The Green New Deal Can Start Here

Public power utilities serve over two thousand communities across forty-nine states and five US territories, equivalent to one in every seven Americans. The BPRA provides a ready-made model for socialists and the broader left to transform all public power utilities into vehicles for job creation, labor empowerment, renewable generation, and climate justice.

Winning state-by-state BPRAs can alter the political landscape in favor of government-led climate action. But the true sea change would be using the BPRA as launchpads for a Green New Deal. With popular green public utilities as a beachhead, organizers and activists can advance even more Green New Deal programs like climate-proofing and retrofitting public housing, green public transit, and total public ownership of utilities and the electricity grid — all while creating potentially hundreds of thousands of jobs and materially improving the lives of working-class people.

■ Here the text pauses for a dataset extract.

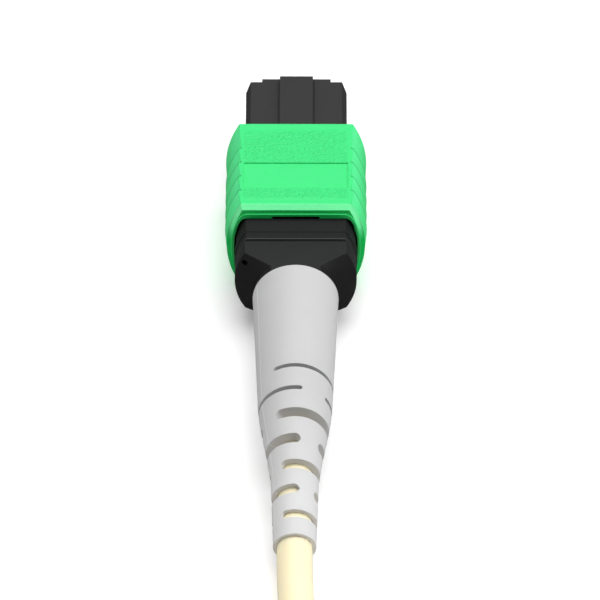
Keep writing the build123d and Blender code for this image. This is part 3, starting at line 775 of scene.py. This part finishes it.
# A woven black hook-and-loop strap holds the hank's turns together. Its end is laid over itself
# on top, and its face is matt with small raised loops.
woven_black = (0.02, 0.02, 0.022)
strap_edge = 0.0003
loop_count, loop_height, loop_bump = 3500.0, 0.0002, 0.8
end_length, end_thick, end_edge = 3.6 * mm, 0.35 * mm, 0.12 * mm
strap_black, nodes, links, shader = moulded(
    "strap_black",
    woven_black,
    roughness=0.9,
    grain=5000.0,
    relief=0.00015,
    unevenness=0.25,
    gloss=0.1,
)
weave = nodes.new("ShaderNodeTexVoronoi")
weave.inputs["Scale"].default_value = loop_count
place = nodes.new("ShaderNodeTexCoord")
links.new(place.outputs["Object"], weave.inputs["Vector"])
loops = nodes.new("ShaderNodeBump")
loops.inputs["Strength"].default_value = loop_bump
loops.inputs["Distance"].default_value = loop_height
links.new(weave.outputs["Distance"], loops.inputs["Height"])
links.new(loops.outputs["Normal"], shader.inputs["Normal"])
tie = dressed("hank_tie", "hank_strap", "root", strap_black, edge=strap_edge)
low, high = [Vector(corner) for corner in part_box("hank_tie")]
bm = bmesh.new()
bmesh.ops.create_cube(bm, size=1.0)
for vertex in bm.verts:
    vertex.co = Vector(
        (
            (low.x + high.x) / 2 + vertex.co.x * end_length,
            (low.y + high.y) / 2 + vertex.co.y * (high.y - low.y),
            high.z + (vertex.co.z + 0.5) * end_thick,
        )
    )
bmesh.ops.bevel(
    bm,
    geom=bm.edges[:],
    offset=end_edge,
    segments=edge_steps,
    profile=0.5,
    affect="EDGES",
    material=-1,
)
strap_end_mesh = bpy.data.meshes.new("strap_end")
bm.to_mesh(strap_end_mesh)
bm.free()
strap_end_mesh.materials.append(strap_black)
strap_end = bpy.data.objects.new("strap_end", strap_end_mesh)
scene.collection.objects.link(strap_end)
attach(strap_end, "root")

# The fan-out is a turned metal barrel. A black rubber boot takes the trunk in at its front, and
# a black cap behind it holds four short sleeves for the legs.
turned_grey = (0.66, 0.66, 0.67)
rubber = (0.02, 0.02, 0.021)
turned_edge = 0.00008
barrel_metal = metal(
    "barrel_metal", turned_grey, roughness=0.3, along=16000.0, across=900.0, relief=0.000012
)
rubber_black = moulded(
    "rubber_black", rubber, roughness=0.65, grain=6000.0, relief=grain_relief, unevenness=0.1
)[0]
fitting_pieces = [
    dressed("fanout_body", "fanout_barrel", "root", barrel_metal, edge=turned_edge),
    dressed("fanout_boot", "fanout_boot_skin", "root", rubber_black),
    dressed(
        "fanout_cap", "fanout_cap_disc", "root", rubber_black, edge=turned_edge
    ),
    dressed("leg_outlets", "outlet_sleeves", "root", rubber_black),
]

With the Biden administration largely ineffective or even taking steps backward on climate action and Republicans threatening to take back the White House in 2024, state-level legislation offers the most promising path to enacting a Green New Deal. It took us four years to pass the BPRA in New York — to meet emission-reduction targets, we need to pass similar laws in every state by 2030. Daunting as that may seem, the blueprint is there, and the movement we built has already shown itself robust enough to win a second subsequent victory by whipping up an aggressive campaign to deny interim NYPA CEO Driscoll a confirmation vote. There is work yet to be done. But the decade of the Green New Deal can start now.